Léo commence sur un tempo excessivement rapide « La petite horloge », une pièce russe qui exige une certaine virtuosité technique dans les accords main droite et les variations de la main gauche. Les notes glissent avec fluidité, et même la série d’accords difficiles qui sont au cœur du morceau est jouée sans accroc (je n’ai jamais réussi à faire cela). La caméra en panne ne gardera pas de trace de ce petit morceau de bravoure. 

Léo joue, de manière un peu fébrile mais sans anicroche, « Il en faut peu pour être heureux », tandis que l’averse crépite sur le toit de l’église – puis nous jouons le duo que nous avons déjà présenté à Montmélian. « On passe sa vie, dans ce métier, à régler des problèmes techniques » : je m’aperçois en cours de morceau que, occupé à me chamailler avec Léo qui estimait que j’avais commencé l’accordéon en même temps que lui et non après comme je le disais, j’ai oublié de détacher la partie inférieure du soufflet de l’accordéon et suis donc bloqué (c’est à peu près comme rouler avec le frein à main) ; je continue tant bien que mal et parviens à camoufler ce camouflet (je cesse de jouer de la main gauche, mais Léo continue avec brio). L’exécution solo de la chaconne ne me procure pas l’intensité que j’espérais, que je vis si souvent lorsque je joue seul. Il y a néanmoins quelque chose de particulier dans le fait de jouer devant un public nombreux, puisque je rate quand même un passage à la main gauche qui ne pose pas de problème particulier ; je camoufle là encore en improvisant un peu ce petit raté, et me rattrape à la mesure suivante. 

J’éprouve curieusement un plus grand plaisir à jouer au sein de l’ensemble d’accordéons – un ensemble parfois pas tout à fait ensemble, mais qui tient tout de même bon la route ce soir-là.
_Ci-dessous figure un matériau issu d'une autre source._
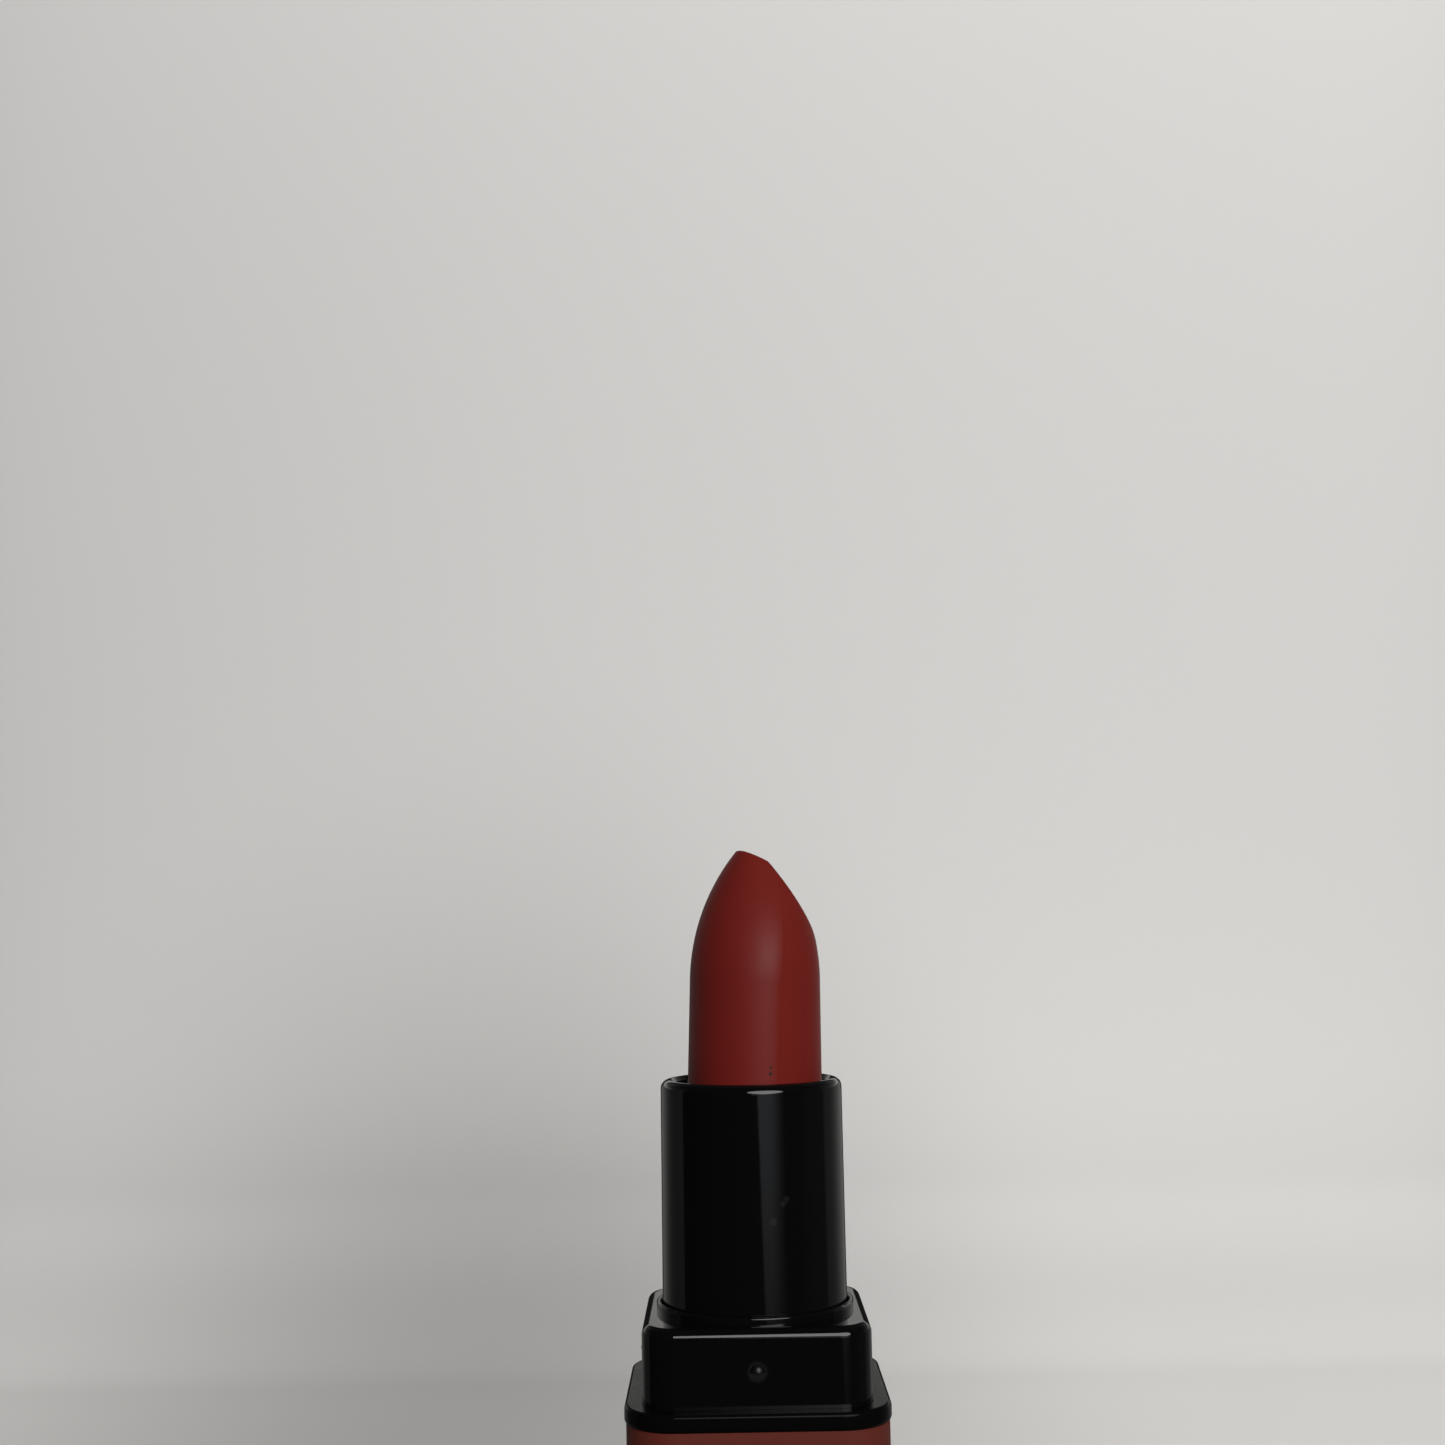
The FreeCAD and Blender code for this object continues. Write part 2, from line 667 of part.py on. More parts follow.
def make_guide_tube(doc, s):
    """Slotted tube that keeps the cup from turning, on a splined foot that the base grips."""
    body = new_body(doc, "guide_tube")
    wall = new_sketch(body, "GuideWall", "XZ_Plane")
    brake_low = s.thrust_top + (s.brake_zone - s.guide_floor - s.brake_height) / 2
    brake_high = brake_low + s.brake_height
    hollow_r = s.foot_r - s.foot_wall
    floor_bottom = s.guide_floor_top - s.guide_floor
    draw_outline(
        wall,
        [
            (hollow_r, s.foot_bottom),
            (s.foot_r, s.foot_bottom),
            (s.foot_r, s.deck_top),
            (s.sleeve_r, s.deck_top),
            (s.sleeve_r, s.thrust_top),
            (s.guide_r, s.thrust_top),
            (s.guide_r, brake_low),
            (s.guide_r - s.brake_depth, brake_low),
            (s.guide_r - s.brake_depth, brake_high),
            (s.guide_r, brake_high),
            (s.guide_r, s.guide_top - s.bead_height),
            (s.guide_r + s.bead_proud, s.guide_top - s.bead_height),
            (s.guide_r, s.guide_top),
            (s.guide_bore_r, s.guide_top),
            (s.guide_bore_r, s.guide_floor_top),
            (0, s.guide_floor_top),
            (0, floor_bottom),
            (hollow_r, floor_bottom),
        ],
    )
    revolve(body, wall)

    slot = new_sketch(body, "GuideSlot", "YZ_Plane")
    draw_slot(slot, s.lug_diameter / 2 + s.lug_clearance, s.lug_low, s.lug_high)
    pocket_both_ways(body, slot)

    spline = new_sketch(body, "GuideSpline", "XY_Plane", lift=s.foot_bottom)
    half = s.spline_width / 2
    draw_rectangle(spline, s.foot_r - s.spline_height, s.foot_r + s.spline_height * 0.9, -half, half)
    repeat(body, pad(body, spline, s.foot_length), SPLINE_COUNT)
    return body


def make_brake_ring(doc, s):
    """Rubber ring in the guide tube's seat that drags on the cam, shown pressed flat."""
    body = new_body(doc, "brake_ring")
    section = new_sketch(body, "BrakeSection", "XZ_Plane")
    inner = s.guide_r - s.brake_depth + s.push_clearance
    outer = s.cam_bore_r - s.brake_clearance
    seat_low = s.thrust_top + (s.brake_zone - s.guide_floor - s.brake_height) / 2
    low = seat_low + s.run_clearance
    high = seat_low + s.brake_height - s.run_clearance
    draw_rectangle(section, inner, outer, low, high)
    revolve(body, section)
    return body


def make_bullet_cup(doc, s):
    """Cup that carries the bullet, with grip ribs inside and two lugs outside."""
    body = new_body(doc, "bullet_cup")
    wall = new_sketch(body, "CupWall", "XZ_Plane")
    vent_r = s.vent_diameter / 2
    floor_top = s.cup_bottom + s.cup_floor
    draw_outline(
        wall,
        [
            (vent_r, s.cup_bottom),
            (s.cup_r, s.cup_bottom),
            (s.cup_r, s.cup_top),
            (s.cup_bore_r, s.cup_top),
            (s.cup_bore_r, floor_top),
            (vent_r, floor_top),
        ],
    )
    revolve(body, wall)

    lug = new_sketch(body, "CupLug", "YZ_Plane", lift=s.cup_bore_r + s.cup_wall / 4)
    draw_circle(lug, s.lug_diameter / 2, s.lug_high)
    repeat(body, pad(body, lug, s.lug_reach - s.cup_bore_r - s.cup_wall / 4), LUG_COUNT)

    grip = new_sketch(body, "CupGrip", "XY_Plane", lift=floor_top)
    half = s.grip_width / 2
    draw_rectangle(grip, s.cup_bore_r - s.grip_height, s.cup_r - s.cup_wall / 2, -half, half)
    repeat(body, pad(body, grip, s.grip_length), GRIP_COUNT)
    return body


# The bullet and the weight


def make_bullet(doc, s):
    """Wax bullet: slightly tapered side, round pointed nose cut by a slanted face."""
    body = new_body(doc, "bullet")
    side = new_sketch(body, "BulletSide", "XZ_Plane")
    bottom = s.cup_bottom + s.cup_floor
    nose_r = s.bullet_r - s.nose_taper
    curve = (nose_r * nose_r + s.nose_length * s.nose_length) / (nose_r * 2)
    half_way = s.nose_length / 2
    bulge = root(curve * curve - half_way * half_way) - curve + nose_r
    tip = s.nose_start + s.nose_length
    draw_outline(
        side,
        [
            (0, bottom),
            (s.bullet_r, bottom),
            (s.bullet_r, s.cup_top),
            (nose_r, s.nose_start),
            ((0, tip), (bulge, s.nose_start + half_way), curve),
        ],
    )
    revolve(body, side)

    slant = new_sketch(body, "BulletSlant", "XZ_Plane", turn=s.slant_heading)
    low = s.nose_start + s.slant_rise
    run = nose_r * 2
    climb = run / tangent(s.slant_angle)
    draw_outline(
        slant,
        [
            (nose_r * 2, low - climb / 2),
            (nose_r * 2, low + climb * 1.5),
            (-nose_r * 2, low + climb * 1.5),
        ],
    )
    cut = pocket_both_ways(body, slant)
    fillet(body, cut, "SlantEdge", slanted_edges(cut, s), s.slant_edge)

    notch = new_sketch(body, "BulletNotch", "XY_Plane", lift=bottom)
    half = s.grip_width / 2 + s.push_clearance
    inner = s.cup_bore_r - s.grip_height - s.push_clearance
    draw_rectangle(notch, inner, s.bullet_r * 1.1, -half, half)
    cut = pocket(body, notch, s.grip_length + s.push_clearance, upward=True)
    repeat(body, cut, GRIP_COUNT)
    return body


def make_base_weight(doc, s):
    """Steel block on the base's floor."""
    body = new_body(doc, "base_weight")
    plan = new_sketch(body, "WeightPlan", "XY_Plane", lift=s.base_floor)
    width = s.hollow_width - s.weight_clearance * 2
    corner = s.hollow_corner - s.weight_clearance
    draw_rounded_square(plan, width, corner)
    block = pad(body, plan, s.weight_height)
    edges = level_edges(block, s.weight_top, (as_size(0), width))
    chamfer = body.newObject("PartDesign::Chamfer", "WeightEdge")
    chamfer.Base = (block, edges)
    chamfer.setExpression("Size", s.weight_chamfer.text)
    return body


MAKERS = (
    make_base_shell,
    make_base_weight,
    make_base_liner,
    make_collar,
    make_guide_tube,
    make_brake_ring,
    make_spiral_cam,
    make_sleeve,
    make_bullet_cup,
    make_bullet,
)


def check(doc, bodies):
    """Stops if a feature failed, or a piece isn't one valid solid."""
    for item in doc.Objects:
        if {"Invalid", "Error"} & set(item.State):
            raise RuntimeError(f"{item.Name} failed: {item.State}")
    for body in bodies:
        shape = body.Shape
        if shape.isNull() or not shape.isValid() or len(shape.Solids) != 1:
            raise RuntimeError(f"{body.Label} isn't one valid solid")


def main():
    doc = FreeCAD.newDocument("LipstickCase")
    make_sheet(doc)
    sizes = Sizes()
    bodies = [make(doc, sizes) for make in MAKERS]
    doc.recompute()
    check(doc, bodies)
    os.makedirs("parts", exist_ok=True)
    for body in bodies:
        body.Shape.exportStep(f"parts/{body.Label}.step")
        box = body.Shape.BoundBox
        print(f"{body.Label}: volume {body.Shape.Volume:.1f}, z {box.ZMin:.2f} to {box.ZMax:.2f}")


main()
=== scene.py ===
"""Looks of the twist-up lipstick: a satin wax bullet in a gloss black mechanism on a matt red base."""

import json
import math
from collections import namedtuple
from functools import reduce

import bmesh
import bpy
from mathutils import Matrix, Vector


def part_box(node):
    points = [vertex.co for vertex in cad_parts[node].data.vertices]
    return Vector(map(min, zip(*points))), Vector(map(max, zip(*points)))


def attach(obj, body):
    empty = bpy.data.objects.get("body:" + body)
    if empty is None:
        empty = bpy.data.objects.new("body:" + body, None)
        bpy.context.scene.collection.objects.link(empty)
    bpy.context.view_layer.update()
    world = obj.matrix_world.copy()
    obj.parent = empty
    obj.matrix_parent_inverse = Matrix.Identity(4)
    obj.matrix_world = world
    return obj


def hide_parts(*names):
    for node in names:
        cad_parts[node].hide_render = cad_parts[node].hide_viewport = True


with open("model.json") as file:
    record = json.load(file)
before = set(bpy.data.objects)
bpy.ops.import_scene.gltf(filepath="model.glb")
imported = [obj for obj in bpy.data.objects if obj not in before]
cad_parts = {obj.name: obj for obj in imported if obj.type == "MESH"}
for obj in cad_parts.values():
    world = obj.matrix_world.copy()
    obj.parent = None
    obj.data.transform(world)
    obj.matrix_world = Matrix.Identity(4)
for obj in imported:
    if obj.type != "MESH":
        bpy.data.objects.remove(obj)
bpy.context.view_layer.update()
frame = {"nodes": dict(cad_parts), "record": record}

MM = 0.001
scene = bpy.context.scene


def lowest(node):
    """Lowest corner of a CAD node at rest, in mm."""
    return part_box(node)[0] / MM


def highest(node):
    """Highest corner of a CAD node at rest, in mm."""
    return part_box(node)[1] / MM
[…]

Voici la « Variation sur Tchaïkovski » enfin réussie, un « Don’t worry be happy » allègre, une « Valse d’Augustine » assez mélodique, une « Suite espagnole » parfois chaotique mais qui tient grâce au thème, un « Beatles » efficace… On sort de cela rasséréné, épuisé, et satisfait de pouvoir paisiblement écouter les autres musiciens.